> _Available data_:

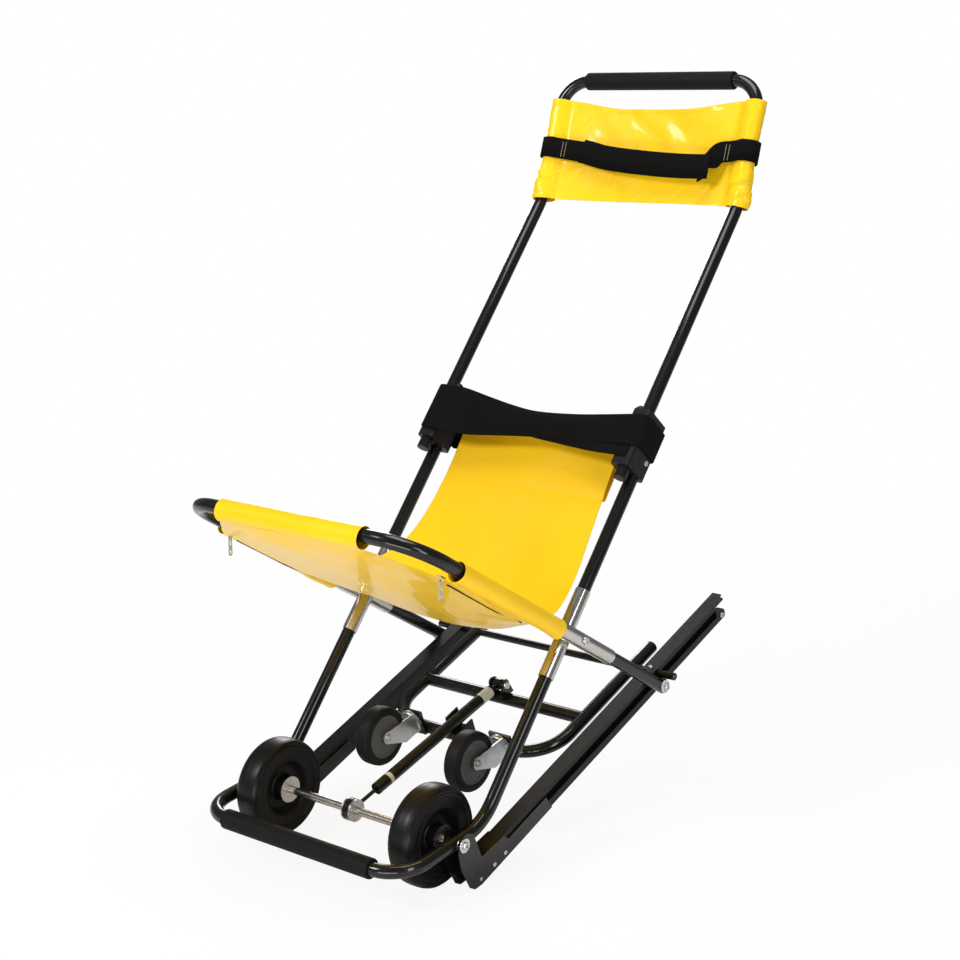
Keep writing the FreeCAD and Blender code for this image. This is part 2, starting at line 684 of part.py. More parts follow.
def cross_bar():
    """A solid bar through both rails and the caster frame; it is the caster's hinge."""
    centre = rail_point(CROSS_BAR_U, CROSS_BAR_N)
    bar = cross_rod(centre, -CROSS_BAR_END, CROSS_BAR_END, CROSS_BAR_R)
    ends = [e for e in bar.Edges if abs(e.Length - 2 * math.pi * CROSS_BAR_R) < 1e-3]
    bar = bar.makeChamfer(1.0, ends)
    for side in (-1, 1):
        top = rail_point(CROSS_BAR_U, RAIL_TOP, side * sum(RAIL_X) / 2)
        bar = bar.cut(rod(top, rail_point(CROSS_BAR_U, RAIL_TOP - 8, top.x), 2.0 + TOUCH))
    return bar


def cross_bar_screws():
    up = normal(RAIL_ANGLE)
    top = rail_point(CROSS_BAR_U, RAIL_TOP, sum(RAIL_X) / 2)
    shank = rod(top - up * 6.5, top + up * 0.5, 2.0)
    head = rod(top + up * TOUCH, top + up * 2.0, 4.0)
    rim = [e for e in head.Edges if (e.CenterOfMass - top).dot(up) > 1.9]
    return both_sides(fused([shank, head.makeFillet(1.2, rim)]))


# ---------------------------------------------------------------- caster frame

def caster_frame_point(u, off=0.0, x=0.0):
    return rail_point(u, CROSS_BAR_N + off, x)


def caster_frame_tube():
    half = [caster_frame_point(CASTER_FRAME_TOP, x=CASTER_FRAME_X),
            caster_frame_point(CASTER_BAR_U, x=CASTER_FRAME_X)]
    points = half + [Vec(-p.x, p.y, p.z) for p in reversed(half)]
    frame = tube(points, [CASTER_CORNER_R, CASTER_CORNER_R])
    pivot = rail_point(CROSS_BAR_U, CROSS_BAR_N)
    return frame.cut(cross_rod(pivot, -300, 300, CROSS_BAR_R + FIT))


def caster_brace():
    """The cross tube welded between the side tubes; its ends are coped to them."""
    half = CASTER_FRAME_X
    centre = caster_frame_point(BRACE_U)
    bar = cross_ring(centre, -half, half, TUBE_R - TOUCH, TUBE_R - TUBE_WALL)
    for side in (-1, 1):
        start = caster_frame_point(BRACE_U - 40, x=side * half)
        end = caster_frame_point(BRACE_U + 40, x=side * half)
        bar = bar.cut(rod(start, end, TUBE_R + TOUCH))
    return bar


def caster_frame_caps():
    """Domed plugs in the upper ends of the caster frame's side tubes."""
    end = caster_frame_point(CASTER_FRAME_TOP, x=CASTER_FRAME_X)
    up = direction(RAIL_ANGLE)
    flange = rod(end + up * TOUCH, end + up * 5.0, TUBE_R)
    rim = [e for e in flange.Edges if (e.CenterOfMass - end).dot(up) > 4.9]
    plug = rod(end - up * 12, end + up * 0.5, TUBE_R - TUBE_WALL - TOUCH)
    return both_sides(fused([flange.makeFillet(3.5, rim), plug]))


def strut_pin_axis():
    return rail_point(BRACE_U, STRUT_PIN_N)


def strut_bracket():
    """Two rounded ears welded to the brace, one on each side of the strut."""
    pin = strut_pin_axis()
    root = CROSS_BAR_N + TUBE_R - 3.0
    sides = []
    for side in (-1, 1):
        x0 = side * EAR_INNER
        x1 = side * (EAR_INNER + EAR_THICK)
        neck = [rail_point(BRACE_U - 16, root), rail_point(BRACE_U + 16, root),
                rail_point(BRACE_U + 10, STRUT_PIN_N), rail_point(BRACE_U - 10, STRUT_PIN_N)]
        ear = fused([side_plate(neck, x0, x1), cross_rod(pin, x0, x1, 10.5)])
        sides.append(ear)
    seat = caster_frame_point(BRACE_U)
    brace = cross_rod(seat, -50, 50, TUBE_R + TOUCH)
    pin_hole = cross_rod(pin, -50, 50, 4.0 + TOUCH)
    ears = [ear.cut(brace).cut(pin_hole) for ear in sides]
    return Part.Compound(ears)


def strut_bolt():
    pin = strut_pin_axis()
    face = EAR_INNER + EAR_THICK
    shank = cross_rod(pin, -face - 1, face + 1, 4.0)
    head = screw_head(pin, face + 0.1, face + 5.0, 7.0)
    nut = screw_head(pin, -face - 0.1, -face - 5.0, 7.0)
    return fused([shank, head, nut])


def strut_clip():
    """A fork on the caster frame's front bar that the strut drops into."""
    base_n = CROSS_BAR_N + TUBE_R + TOUCH
    left_top = -12.0
    right_top = -30.0
    half = STRUT_R + 2.0
    wall = 3.0
    outline = [(-half - wall, base_n - 4.0), (half + wall, base_n - 4.0),
               (half + wall, right_top), (half, right_top), (half, base_n + wall),
               (-half, base_n + wall), (-half, left_top), (-half - wall, left_top)]
    fork = bar_of_profile(outline, CASTER_BAR_U - 16, CASTER_BAR_U + 16, rail_point)
    bar = cross_rod(caster_frame_point(CASTER_BAR_U), -50, 50, TUBE_R + TOUCH)
    return fork.cut(bar)


def caster_mounts():
    """Plates welded to the front bar, one above each caster's swivel."""
    u1 = CASTER_BAR_U - TUBE_R + 1.5
    u0 = u1 - 5.0
    plate = block(rail_point, (u0, u1), (SWIVEL_N - 26, SWIVEL_N + 20),
                  (CASTER_X - 22, CASTER_X + 22))
    bar = cross_rod(caster_frame_point(CASTER_BAR_U), 0, 300, TUBE_R + TOUCH)
    stem_axis = direction(RAIL_ANGLE)
    hole_at = rail_point(u0 - 5, SWIVEL_N, CASTER_X)
    hole = rod(hole_at, hole_at + stem_axis * 20, STEM_R + TOUCH)
    return both_sides(plate.cut(bar).cut(hole))


def caster_stems():
    """The kingpin that each swivel head turns on, riveted through its plate."""
    along = direction(RAIL_ANGLE)
    low = rail_point(HEAD_TOP_U - 13.0, SWIVEL_N, CASTER_X)
    top = rail_point(MOUNT_U + TOUCH, SWIVEL_N, CASTER_X)
    shank = rod(low, top + along * 0.5, STEM_R)
    head = rod(top, top + along * 3.0, 8.0)
    bar = cross_rod(caster_frame_point(CASTER_BAR_U), 0, 300, TUBE_R + TOUCH)
    foot = rod(low - along * 3.0, low + along * 0.2, 8.0)
    return both_sides(fused([shank, head.cut(bar), foot]))


# ---------------------------------------------------------------- casters and strut

def caster_fork():
    """A pressed fork: a round swivel head and two tapering cheeks with the axle bolt."""
    along = direction(RAIL_ANGLE)
    top = rail_point(HEAD_TOP_U - 0.1, SWIVEL_N, CASTER_X)
    low = top - along * 10.0
    head = rod(low, top, SWIVEL_HEAD_R)
    rims = [e for e in head.Edges if abs(e.Length - 2 * math.pi * SWIVEL_HEAD_R) < 1e-3]
    head = head.makeFillet(3.0, rims)
    axle_at = rail_point(CASTER_AXLE_U, CASTER_AXLE_N)
    cheeks = []
    for side in (-1, 1):
        x0 = CASTER_X + side * FORK_INNER
        x1 = CASTER_X + side * FORK_OUTER
        outline = [(HEAD_TOP_U - 9.0, SWIVEL_N - 10.0), (HEAD_TOP_U - 1.5, SWIVEL_N - 10.0),
                   (HEAD_TOP_U - 1.5, SWIVEL_N + 10.0), (HEAD_TOP_U - 12.0, SWIVEL_N + 27.0),
                   (CASTER_AXLE_U + 6.0, CASTER_AXLE_N + 9.0),
                   (CASTER_AXLE_U - 9.0, CASTER_AXLE_N + 5.0),
                   (CASTER_AXLE_U - 7.0, CASTER_AXLE_N - 8.0),
                   (CASTER_AXLE_U + 35.0, SWIVEL_N - 9.0)]
        cheek = side_plate([rail_point(u, n) for u, n in outline], x0, x1, fillet=1.2)
        cheek = fused([cheek, cross_rod(axle_at, x0, x1, 11.0)])
        cheeks.append(cheek)
    bridge = block(rail_point, (HEAD_TOP_U - 10.1, HEAD_TOP_U - 7.5),
                   (SWIVEL_N - 10.0, SWIVEL_N + 12.0),
                   (CASTER_X - FORK_OUTER, CASTER_X + FORK_OUTER))
    solid = fused([head, bridge] + cheeks)
    solid = solid.cut(rod(low - along * 5, top + along * 5, STEM_R + FIT))
    foot_room = rod(low - along * 6, low + along * 0.1, 8.5)
    solid = solid.cut(foot_room)
    return solid.cut(cross_rod(axle_at, 0, 300, 4.0 + TOUCH))


def caster_axle_bolt():
    centre = rail_point(CASTER_AXLE_U, CASTER_AXLE_N)
    right = CASTER_X + FORK_OUTER
    left = CASTER_X - FORK_OUTER
    shank = cross_rod(centre, left - 0.5, right + 0.5, 4.0)
    head = screw_head(centre, right + TOUCH, right + 3.5, 6.0)
    nut = screw_head(centre, left - TOUCH, left - 3.5, 6.0)
    return fused([shank, head, nut])


def caster_disc():
    """The grey moulded wheel centre, almost flat, with a short hub."""
    rim = CASTER_RIM_R
    face = [(4.0 + FIT, FORK_INNER - 0.5), (8.5, FORK_INNER - 0.5), (9.0, CASTER_HALF - 2.5),
            (30.0, CASTER_HALF - 3.0), (34.5, CASTER_HALF - 1.5), (rim - TOUCH, CASTER_HALF - 1.5)]
    outline = face + [(r, -x) for r, x in reversed(face)]
    return turned(outline, CASTER_X, rail_point(CASTER_AXLE_U, CASTER_AXLE_N))


def caster_tyre():
    rim = CASTER_RIM_R
    face = [(rim, CASTER_HALF - 1.0), (38.5, CASTER_HALF), (44.0, CASTER_HALF),
            (48.0, CASTER_HALF - 2.0), (49.5, CASTER_HALF - 5.0), (CASTER_R, CASTER_HALF - 9.0)]
    outline = face + [(r, -x) for r, x in reversed(face)]
    return turned(outline, CASTER_X, rail_point(CASTER_AXLE_U, CASTER_AXLE_N))


def strut_line(distance):
    """A point on the strut's line, at a distance from the axle towards its upper pin."""
    return strut_pin_axis().normalize() * distance


def strut_rod():
    """The piston rod and its round eye on the axle."""
    eye = cross_ring(AXLE, -STRUT_EYE_HALF, STRUT_EYE_HALF, STRUT_EYE_R, AXLE_R + FIT)
    rims = [e for e in eye.Edges if abs(e.Length - 2 * math.pi * STRUT_EYE_R) < 1e-3]
    eye = eye.makeFillet(1.5, rims)
    shaft = rod(strut_line(STRUT_EYE_R - 3.0), strut_line(290.0), STRUT_ROD_R)
    return fused([eye, shaft])


def strut_cylinder():
    """The gas strut's cylinder, open at the rod's end, with a flat eye at its upper pin."""
    low, high = STRUT_CYLINDER
    barrel = rod(strut_line(low), strut_line(high), STRUT_R)
    bore = rod(strut_line(low - 5), strut_line(high - 12), STRUT_BORE_R)
    pin = strut_pin_axis()
    neck = rod(strut_line(high - 4), strut_line(pin.Length), 5.0)
    eye = cross_rod(pin, -6.0, 6.0, 9.0)
    solid = fused([barrel, neck, eye]).cut(bore)
    return solid.cut(cross_rod(pin, -50, 50, 4.0 + FIT))


# ---------------------------------------------------------------- the assembly

def parts():
    """Every piece by its name, in the axle's frame of reference."""
    right = {
        "guide_block": guide_block(),
        "wheel_hub": wheel_hub(),
        "wheel_tyre": wheel_tyre(),
        "rail": rail(),
        "stair_belt": stair_belt(),
        "upper_roller": belt_roller(upper_roller_axis()),
        "lower_roller": belt_roller(lower_roller_axis()),
        "zip_pull": zip_pull(),
        "caster_fork": caster_fork(),
        "caster_axle_bolt": caster_axle_bolt(),
        "caster_disc": caster_disc(),
        "caster_tyre": caster_tyre(),
        "seat_pivot_bolt": seat_pivot_bolt(),
    }
    whole = {
        "main_frame_tube": main_frame_tube(),
        "foot_grip": grip(FOOT_BAR, LEG_X - FOOT_CORNER_R),
        "leg_sleeves": leg_sleeves(),
        "guide_block_screws": block_screws(),
        "back_bar": back_bar(),
        "seat_pivot_spacers": seat_pivot_spacers(),
        "axle": axle(),
        "axle_bolts": axle_bolts(),
        "axle_end_washers": axle_end_washers(),
        "axle_washers": axle_washers(),
        "back_belt": back_belt(),
        "back_sheet": back_sheet(),
        "handle_tube": handle_tube(),
        "handle_grip": grip(HANDLE_GRIP, LEG_X - HANDLE_CORNER_R),
        "handle_end_caps": handle_end_caps(),
        "headrest_panel": headrest_panel(),
        "head_strap": head_strap(),
        "seat_tube": seat_tube(),
        "seat_sleeves": seat_sleeves(),
        "seat_end_caps": seat_end_caps(),
        "rear_pins": rear_pins(),
        "rear_pin_washers": rear_pin_washers(),
        "seat_sheet": seat_sheet(),
        "zip_sliders": zip_sliders(),
        "bracket_plates": bracket_plates(),
        "bracket_screws": bracket_screws(),
        "roller_pins": roller_pins(),
        "cross_bar": cross_bar(),
        "cross_bar_screws": cross_bar_screws(),
        "caster_frame_tube": caster_frame_tube(),
        "caster_brace": caster_brace(),
        "caster_frame_caps": caster_frame_caps(),
        "strut_bracket": strut_bracket(),
        "strut_bolt": strut_bolt(),
        "strut_clip": strut_clip(),
        "caster_mounts": caster_mounts(),
        "caster_stems": caster_stems(),
        "strut_rod": strut_rod(),
        "strut_cylinder": strut_cylinder(),
    }
    grouped = ("seat_pivot_bolt", "guide_block", "stair_belt", "upper_roller", "lower_roller")
    for name, shape in right.items():
        if name in grouped:
            whole[name + "s"] = both_sides(shape)
        else:
            whole["right_" + name] = shape
            whole["left_" + name] = mirrored(shape)
    return whole


def main():
    os.makedirs("parts", exist_ok=True)
    for name, shape in parts().items():
        shape.translate(TO_ORIGIN)
        shape.exportStep("parts/" + name + ".step")


if __name__ == "__main__":
    main()
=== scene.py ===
"""Stair chair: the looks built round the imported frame. Metres, +Z up, +Y to the rear.

Places along the chair are worked out from the frame's joints and boxes. leg(), seat() and head()
take millimetres along and out from the legs, the seat frame and the handle frame's top.
"""

import json
import math

import bpy
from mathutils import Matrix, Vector, noise


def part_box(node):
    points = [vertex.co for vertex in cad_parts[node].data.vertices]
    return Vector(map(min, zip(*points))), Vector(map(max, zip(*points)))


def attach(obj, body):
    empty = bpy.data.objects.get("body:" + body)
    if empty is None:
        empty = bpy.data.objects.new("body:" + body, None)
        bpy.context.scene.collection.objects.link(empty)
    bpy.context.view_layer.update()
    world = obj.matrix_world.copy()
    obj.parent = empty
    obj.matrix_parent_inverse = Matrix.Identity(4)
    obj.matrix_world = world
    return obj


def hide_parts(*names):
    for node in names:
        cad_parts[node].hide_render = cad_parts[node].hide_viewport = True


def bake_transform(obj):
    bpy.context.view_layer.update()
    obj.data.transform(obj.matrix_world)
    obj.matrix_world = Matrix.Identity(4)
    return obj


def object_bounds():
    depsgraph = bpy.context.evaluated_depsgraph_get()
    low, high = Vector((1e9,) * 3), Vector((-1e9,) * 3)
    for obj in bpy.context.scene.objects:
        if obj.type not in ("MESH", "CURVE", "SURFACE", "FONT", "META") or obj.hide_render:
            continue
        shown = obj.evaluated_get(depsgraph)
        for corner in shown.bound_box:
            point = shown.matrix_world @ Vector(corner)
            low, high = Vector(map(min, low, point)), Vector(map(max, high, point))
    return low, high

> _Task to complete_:
What is the number of lines in the data that hold the word "body"? Reply with that number and nothing else.

> _Output of the exercise_:
3